Given African Americans' close affiliation with the church, it should come as no surprise that most Blacks oppose homosexuality.
"Blacks are much more likely to think that homosexuality is morally wrong (64 percent) than Whites (48 percent) or Hispanics (43 percent)," according to a Pew poll last year on civil unions and gay marriage.
Again, that should be placed within the larger context of religion.
"Overall, two-thirds of those who attend services at least weekly say homosexual behavior is morally wrong, compared with 43 percent of those who attend services monthly or yearly and 32 percent of those who seldom or never attend," the report stated.
A survey released Wednesday that combines two recent polls by the Pew Research Center for the People & the Press and the Pew Forum on Religion & Public Life shows that 43 percent of the public favor same-sex marriage and 48 percent oppose it. The report, Gay Marriage Gains More Acceptance, represents the first time in the 15 years Pew has been polling that fewer than half of Americans oppose same-sex marriage.

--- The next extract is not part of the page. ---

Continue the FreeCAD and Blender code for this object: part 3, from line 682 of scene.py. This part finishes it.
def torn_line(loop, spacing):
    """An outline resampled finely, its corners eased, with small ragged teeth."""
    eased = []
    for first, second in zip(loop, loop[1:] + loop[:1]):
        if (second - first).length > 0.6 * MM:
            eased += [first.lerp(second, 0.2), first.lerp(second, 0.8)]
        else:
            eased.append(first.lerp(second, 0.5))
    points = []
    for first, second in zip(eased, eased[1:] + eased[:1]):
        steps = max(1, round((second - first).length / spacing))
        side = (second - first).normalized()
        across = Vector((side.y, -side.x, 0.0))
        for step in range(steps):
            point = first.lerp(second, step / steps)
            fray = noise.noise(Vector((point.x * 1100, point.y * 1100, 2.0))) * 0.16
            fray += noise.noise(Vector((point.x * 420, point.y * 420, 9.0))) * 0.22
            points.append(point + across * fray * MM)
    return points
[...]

"Blacks continue to oppose same-sex marriage by a wide margin," the new report states. "In 2010, just 30 percent of non-Hispanic Blacks favor gay marriage while 59 percent are opposed. From 2008 to 2000, 28 percent of Blacks favored same-sex marriage and 62 percent were opposed."
The number of African-Americans in favor of allowing gays to serve openly in the military has dropped from 57 percent in 1994 to 48 percent in 2010. During the same period, White support increased from 51 percent to 63 percent.

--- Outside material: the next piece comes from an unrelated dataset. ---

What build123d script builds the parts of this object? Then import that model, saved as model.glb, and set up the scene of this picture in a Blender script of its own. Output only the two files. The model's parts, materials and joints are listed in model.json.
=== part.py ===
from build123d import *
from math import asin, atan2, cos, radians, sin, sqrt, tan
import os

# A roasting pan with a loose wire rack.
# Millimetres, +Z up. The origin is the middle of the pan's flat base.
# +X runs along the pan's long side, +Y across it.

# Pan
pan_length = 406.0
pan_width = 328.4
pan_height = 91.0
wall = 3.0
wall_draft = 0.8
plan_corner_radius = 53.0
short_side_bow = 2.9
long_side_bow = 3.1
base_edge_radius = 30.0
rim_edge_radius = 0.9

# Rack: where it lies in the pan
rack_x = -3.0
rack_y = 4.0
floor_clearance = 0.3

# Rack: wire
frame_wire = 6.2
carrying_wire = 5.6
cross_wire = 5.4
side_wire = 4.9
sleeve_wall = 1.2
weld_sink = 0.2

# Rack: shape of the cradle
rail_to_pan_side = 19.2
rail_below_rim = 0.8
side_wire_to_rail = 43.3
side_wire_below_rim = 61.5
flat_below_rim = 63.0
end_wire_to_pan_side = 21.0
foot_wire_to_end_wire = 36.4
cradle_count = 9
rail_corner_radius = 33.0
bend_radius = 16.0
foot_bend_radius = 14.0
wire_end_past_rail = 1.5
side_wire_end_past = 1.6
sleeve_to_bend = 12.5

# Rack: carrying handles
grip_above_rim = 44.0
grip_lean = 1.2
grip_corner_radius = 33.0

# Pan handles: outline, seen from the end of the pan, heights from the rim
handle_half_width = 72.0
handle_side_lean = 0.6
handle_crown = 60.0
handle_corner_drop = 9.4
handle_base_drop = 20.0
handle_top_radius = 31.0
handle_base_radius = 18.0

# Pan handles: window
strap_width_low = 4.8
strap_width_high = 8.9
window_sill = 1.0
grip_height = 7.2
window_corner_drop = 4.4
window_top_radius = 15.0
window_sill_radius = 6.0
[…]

There are other variations as well, with younger and more educated people more likely to favor same-sex marriage than their older and less educated counterparts. Geography is a factor as well, with a majority of Southerners opposed to same-sex marriage, the Midwest and West were about evenly divided and the Northeast supported gay marriage by a margin of 49 percent to 41 percent.

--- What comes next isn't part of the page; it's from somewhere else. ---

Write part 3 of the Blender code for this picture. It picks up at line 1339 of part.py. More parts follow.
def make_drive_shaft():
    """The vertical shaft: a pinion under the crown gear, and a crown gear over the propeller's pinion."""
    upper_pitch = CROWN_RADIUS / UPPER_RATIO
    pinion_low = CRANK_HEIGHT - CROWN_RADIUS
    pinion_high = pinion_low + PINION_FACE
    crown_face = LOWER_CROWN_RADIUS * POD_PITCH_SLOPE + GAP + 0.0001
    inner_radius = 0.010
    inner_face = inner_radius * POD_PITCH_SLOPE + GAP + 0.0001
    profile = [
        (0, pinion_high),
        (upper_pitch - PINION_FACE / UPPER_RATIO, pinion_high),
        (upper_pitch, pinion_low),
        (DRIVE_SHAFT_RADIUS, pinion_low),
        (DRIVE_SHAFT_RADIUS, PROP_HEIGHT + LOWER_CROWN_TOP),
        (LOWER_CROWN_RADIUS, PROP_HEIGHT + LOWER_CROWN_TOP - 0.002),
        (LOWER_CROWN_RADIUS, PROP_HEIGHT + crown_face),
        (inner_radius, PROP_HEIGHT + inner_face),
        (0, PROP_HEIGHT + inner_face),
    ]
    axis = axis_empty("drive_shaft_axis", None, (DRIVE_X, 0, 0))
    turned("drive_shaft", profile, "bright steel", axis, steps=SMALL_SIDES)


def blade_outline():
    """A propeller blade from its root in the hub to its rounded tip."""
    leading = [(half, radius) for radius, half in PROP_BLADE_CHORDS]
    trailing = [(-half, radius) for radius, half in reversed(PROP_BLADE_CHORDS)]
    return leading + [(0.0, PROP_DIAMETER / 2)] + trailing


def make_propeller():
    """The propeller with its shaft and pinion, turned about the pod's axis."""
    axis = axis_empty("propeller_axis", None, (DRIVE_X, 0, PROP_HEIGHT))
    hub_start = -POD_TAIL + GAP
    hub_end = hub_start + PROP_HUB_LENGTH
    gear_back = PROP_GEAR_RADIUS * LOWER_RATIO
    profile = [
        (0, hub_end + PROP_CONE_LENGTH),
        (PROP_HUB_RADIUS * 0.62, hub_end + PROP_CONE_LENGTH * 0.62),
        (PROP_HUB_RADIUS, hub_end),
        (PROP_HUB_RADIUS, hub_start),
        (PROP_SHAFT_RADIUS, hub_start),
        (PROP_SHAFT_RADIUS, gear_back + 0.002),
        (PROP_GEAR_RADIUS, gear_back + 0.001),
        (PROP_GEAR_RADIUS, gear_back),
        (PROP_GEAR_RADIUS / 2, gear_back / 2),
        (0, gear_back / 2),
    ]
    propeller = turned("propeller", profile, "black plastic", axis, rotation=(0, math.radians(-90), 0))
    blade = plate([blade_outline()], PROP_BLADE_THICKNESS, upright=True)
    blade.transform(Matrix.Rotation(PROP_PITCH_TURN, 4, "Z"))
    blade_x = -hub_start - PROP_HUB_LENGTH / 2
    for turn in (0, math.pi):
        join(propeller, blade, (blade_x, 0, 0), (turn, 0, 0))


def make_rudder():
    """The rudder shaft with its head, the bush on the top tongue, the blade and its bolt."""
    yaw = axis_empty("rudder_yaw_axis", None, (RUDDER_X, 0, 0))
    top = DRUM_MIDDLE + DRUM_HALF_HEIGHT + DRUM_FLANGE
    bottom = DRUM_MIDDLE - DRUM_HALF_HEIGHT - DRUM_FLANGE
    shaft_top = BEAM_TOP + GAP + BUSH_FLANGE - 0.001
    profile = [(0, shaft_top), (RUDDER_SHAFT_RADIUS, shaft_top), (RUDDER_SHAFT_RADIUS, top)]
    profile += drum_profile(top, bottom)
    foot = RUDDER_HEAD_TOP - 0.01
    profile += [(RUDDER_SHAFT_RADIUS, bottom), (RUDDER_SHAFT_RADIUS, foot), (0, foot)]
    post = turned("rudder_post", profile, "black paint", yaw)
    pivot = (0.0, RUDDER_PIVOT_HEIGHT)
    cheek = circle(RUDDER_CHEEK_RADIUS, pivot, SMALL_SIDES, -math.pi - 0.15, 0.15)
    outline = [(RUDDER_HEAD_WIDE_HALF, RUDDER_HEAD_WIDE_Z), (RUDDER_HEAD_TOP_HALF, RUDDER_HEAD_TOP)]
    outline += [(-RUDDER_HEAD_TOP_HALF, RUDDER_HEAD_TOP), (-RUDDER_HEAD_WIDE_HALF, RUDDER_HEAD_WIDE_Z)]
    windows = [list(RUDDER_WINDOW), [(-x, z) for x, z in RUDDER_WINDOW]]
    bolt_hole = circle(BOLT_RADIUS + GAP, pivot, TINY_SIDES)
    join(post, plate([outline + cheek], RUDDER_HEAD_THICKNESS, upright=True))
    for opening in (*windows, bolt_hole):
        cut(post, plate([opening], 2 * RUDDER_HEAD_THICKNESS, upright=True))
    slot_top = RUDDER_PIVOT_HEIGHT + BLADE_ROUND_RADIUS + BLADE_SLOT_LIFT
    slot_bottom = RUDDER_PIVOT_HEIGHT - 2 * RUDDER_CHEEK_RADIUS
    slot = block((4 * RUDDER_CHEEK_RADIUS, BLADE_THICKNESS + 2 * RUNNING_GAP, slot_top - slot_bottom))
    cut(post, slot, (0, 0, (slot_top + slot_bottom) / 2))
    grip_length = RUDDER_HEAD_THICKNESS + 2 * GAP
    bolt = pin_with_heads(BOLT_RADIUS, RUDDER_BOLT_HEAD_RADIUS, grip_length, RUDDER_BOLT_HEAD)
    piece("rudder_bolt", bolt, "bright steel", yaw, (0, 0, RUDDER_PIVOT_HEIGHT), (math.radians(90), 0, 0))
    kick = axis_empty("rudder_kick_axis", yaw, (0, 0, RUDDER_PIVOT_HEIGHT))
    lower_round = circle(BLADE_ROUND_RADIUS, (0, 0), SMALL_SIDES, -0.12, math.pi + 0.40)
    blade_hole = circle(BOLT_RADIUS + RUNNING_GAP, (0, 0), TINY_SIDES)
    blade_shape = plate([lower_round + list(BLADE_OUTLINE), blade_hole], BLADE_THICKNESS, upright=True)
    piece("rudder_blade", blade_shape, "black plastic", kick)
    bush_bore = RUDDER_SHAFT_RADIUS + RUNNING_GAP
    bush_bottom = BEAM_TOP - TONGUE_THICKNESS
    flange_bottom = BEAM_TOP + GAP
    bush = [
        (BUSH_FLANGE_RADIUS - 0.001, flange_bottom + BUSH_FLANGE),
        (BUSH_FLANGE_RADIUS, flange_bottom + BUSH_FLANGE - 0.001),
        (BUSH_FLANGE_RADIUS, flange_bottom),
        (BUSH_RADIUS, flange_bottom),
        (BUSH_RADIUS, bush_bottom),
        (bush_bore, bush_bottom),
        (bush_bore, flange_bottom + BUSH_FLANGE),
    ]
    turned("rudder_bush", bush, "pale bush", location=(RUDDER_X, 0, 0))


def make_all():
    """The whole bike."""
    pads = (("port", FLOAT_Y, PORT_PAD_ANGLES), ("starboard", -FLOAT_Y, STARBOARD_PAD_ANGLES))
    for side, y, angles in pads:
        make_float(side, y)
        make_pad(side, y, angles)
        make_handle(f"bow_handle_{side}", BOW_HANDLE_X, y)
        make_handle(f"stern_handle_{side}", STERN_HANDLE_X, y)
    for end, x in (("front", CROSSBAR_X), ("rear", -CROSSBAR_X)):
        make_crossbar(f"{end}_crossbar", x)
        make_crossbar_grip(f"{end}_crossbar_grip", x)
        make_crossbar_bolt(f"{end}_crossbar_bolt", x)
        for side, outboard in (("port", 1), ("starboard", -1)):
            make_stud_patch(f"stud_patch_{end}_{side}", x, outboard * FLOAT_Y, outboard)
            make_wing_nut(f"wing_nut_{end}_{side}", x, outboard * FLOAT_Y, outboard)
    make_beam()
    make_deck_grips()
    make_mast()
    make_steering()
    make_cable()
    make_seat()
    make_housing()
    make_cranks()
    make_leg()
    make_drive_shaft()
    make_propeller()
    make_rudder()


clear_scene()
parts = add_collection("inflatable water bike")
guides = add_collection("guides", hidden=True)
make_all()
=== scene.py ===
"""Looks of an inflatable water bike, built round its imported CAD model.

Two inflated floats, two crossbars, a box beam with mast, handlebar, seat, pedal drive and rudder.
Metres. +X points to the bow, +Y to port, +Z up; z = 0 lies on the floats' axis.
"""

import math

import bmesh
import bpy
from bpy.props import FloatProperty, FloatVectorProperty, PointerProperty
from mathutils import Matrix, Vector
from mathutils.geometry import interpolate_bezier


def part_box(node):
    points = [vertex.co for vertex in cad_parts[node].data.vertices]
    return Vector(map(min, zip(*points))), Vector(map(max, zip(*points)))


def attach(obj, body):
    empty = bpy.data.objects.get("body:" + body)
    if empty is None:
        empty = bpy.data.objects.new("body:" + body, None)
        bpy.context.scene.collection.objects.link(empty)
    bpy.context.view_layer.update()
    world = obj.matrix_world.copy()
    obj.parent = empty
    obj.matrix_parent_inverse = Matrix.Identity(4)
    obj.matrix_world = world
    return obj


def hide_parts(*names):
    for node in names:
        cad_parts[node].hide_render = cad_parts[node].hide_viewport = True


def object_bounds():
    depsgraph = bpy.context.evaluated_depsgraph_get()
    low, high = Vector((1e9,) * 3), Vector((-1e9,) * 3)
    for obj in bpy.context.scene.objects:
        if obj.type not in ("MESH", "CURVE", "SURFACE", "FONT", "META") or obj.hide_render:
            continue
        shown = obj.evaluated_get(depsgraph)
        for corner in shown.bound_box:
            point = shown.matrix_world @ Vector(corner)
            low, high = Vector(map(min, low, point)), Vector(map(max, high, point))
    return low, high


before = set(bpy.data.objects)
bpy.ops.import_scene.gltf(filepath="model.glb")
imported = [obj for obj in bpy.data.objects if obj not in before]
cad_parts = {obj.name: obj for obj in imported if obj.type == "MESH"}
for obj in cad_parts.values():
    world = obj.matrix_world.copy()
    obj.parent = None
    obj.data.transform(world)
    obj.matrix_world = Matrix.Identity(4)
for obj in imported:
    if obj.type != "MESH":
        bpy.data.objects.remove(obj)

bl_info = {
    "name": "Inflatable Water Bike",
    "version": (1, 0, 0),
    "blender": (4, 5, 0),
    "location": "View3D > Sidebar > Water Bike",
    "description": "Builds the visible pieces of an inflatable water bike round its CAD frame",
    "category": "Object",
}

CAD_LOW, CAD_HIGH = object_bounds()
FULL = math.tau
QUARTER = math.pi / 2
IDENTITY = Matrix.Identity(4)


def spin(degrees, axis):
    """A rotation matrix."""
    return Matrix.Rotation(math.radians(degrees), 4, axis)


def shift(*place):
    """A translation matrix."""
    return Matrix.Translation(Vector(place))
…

The new study did not address civil unions, which would give unmarried gay and lesbian couples many of the rights now enjoyed by married heterosexual couples. A Pew poll last year revealed that Blacks support civil unions rather than gay marriages, with 43 percent of Black Protestants in favor of civil unions and 49 percent opposed. Overall, 57 percent of Americans favor allowing gay and lesbian couples to enter into civil unions, up from 45 percent in 2003.
Interestingly, the poll on civil unions and gay marriage noted that 64 percent of Americans say gays and lesbians encounter a lot of discrimination, facing more discrimination than Muslims (58 percent), Latinos (52 percent), Blacks (49 percent) or women (37 percent).
Gregory B. Lewis of the Andrew Young School of Public Policy Studies at Georgia State University examined data from 31 public opinion polls conducted between 1973 and 2000, which involved nearly 7,000 Blacks and 43,000 Whites. In 2003, his analysis was published in Public Opinion Quarterly. Lewis concluded, "Despite their greater disapproval of homosexuality, African-American opinion on gay civil liberties and employment discrimination are quite similar to whites' opinions, and African-Americans are more likely to support laws prohibiting anti-gay discrimination."
Many African-Americans are influenced by the Bible and their religious leaders. Black preachers tend to address social issues such as school prayer, the death penalty, and homosexuality more than their White counterparts.
In one survey, nearly 50 percent of African-American churchgoers reported that their pastors regularly expressed negative viewpoints toward homosexuality. In one Baltimore study, 68 percent of the Black respondents said their pastor had preached that homosexuality was a sin or immoral.
Ministers point to various passages of the Bible to justify their stand against homosexuality, including Romans 1:26-27, 1 Corinthians 6:9 and the most quoted Scripture on the subject, Leviticus 18:22, which reads, "Thou shalt not lie with mankind, as with womankind: it is abomination."
In its 2009 report titled, At the Crossroads: African American Same Gender Loving Families and the Freedom to Marry, the National Black Justice Coalition, the nation's only African-American gay civil rights organization, said: "The 'homosexuality is a choice' rhetoric is also preached by African-American ministers in their churches. Arguing that as a result gays are not entitled to certain rights and protections in the same way African-Americans are, creates a wedge between African-American and gay communities."
To some, it is a wedge unlikely to disappear.
During a Freedom Weekend panel discussion earlier this year in Detroit, Anthony Samad, a scholar, social activist, and columnist, told supporters of gays and lesbians: "…What you're asking African Americans to do is go against their belief system, which is the church. Most of them believe a marriage should be between a man and a woman. You're asking them to choose between your cause and their church."